Today, Cindy is living at the center — and could not be happier about it. “Here, it feels as if we all
are part of one large family,” she says. “I am so thankful that I am being allowed to stay here. My life has changed completely. I have discovered that I can do good things.” Bro. Paul visited Cindy in prison and encouraged her to make a new start. The Sisters have supported and helped Cindy free herself from drugs and alcohol. The young woman can now read and write. She has learned to sew and to tend a garden. In every free moment, she either draws or reaches for her guitar. “One of the other girls taught me how to play the guitar,” she says. Closing her eyes, she strums the first measures of Adele’s “Rolling in the Deep” and begins to sing. 

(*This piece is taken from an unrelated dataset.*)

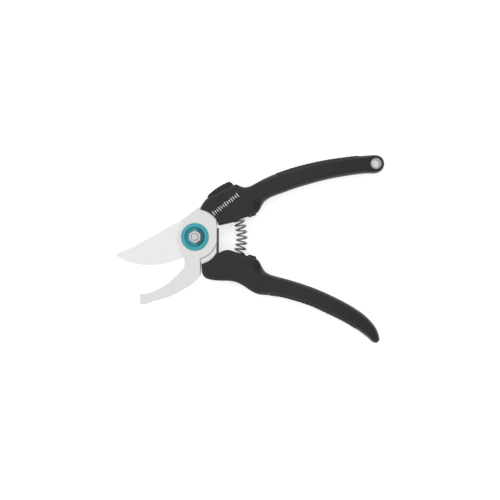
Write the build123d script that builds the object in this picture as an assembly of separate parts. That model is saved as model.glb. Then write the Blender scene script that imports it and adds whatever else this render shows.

Sometimes Bro. Paul comes to visit Cindy when he brings to the shelter a new girl whom he met on his nightly rounds of the streets. When that happens, Cindy tries to be especially caring and helpful. At night in the dormitory, when she senses that the new member of the family is trembling with anxiety, she wordlessly hands the girl her teddy bear named Blue. He comforted Cindy after many a nightmare. “I want to be there for the younger girls just like the Sisters were there for me when I first arrived,” says Cindy. What does she hope to do for a career? She wants to help abused girls. “In that way I can give back a little bit of what God has done for me.”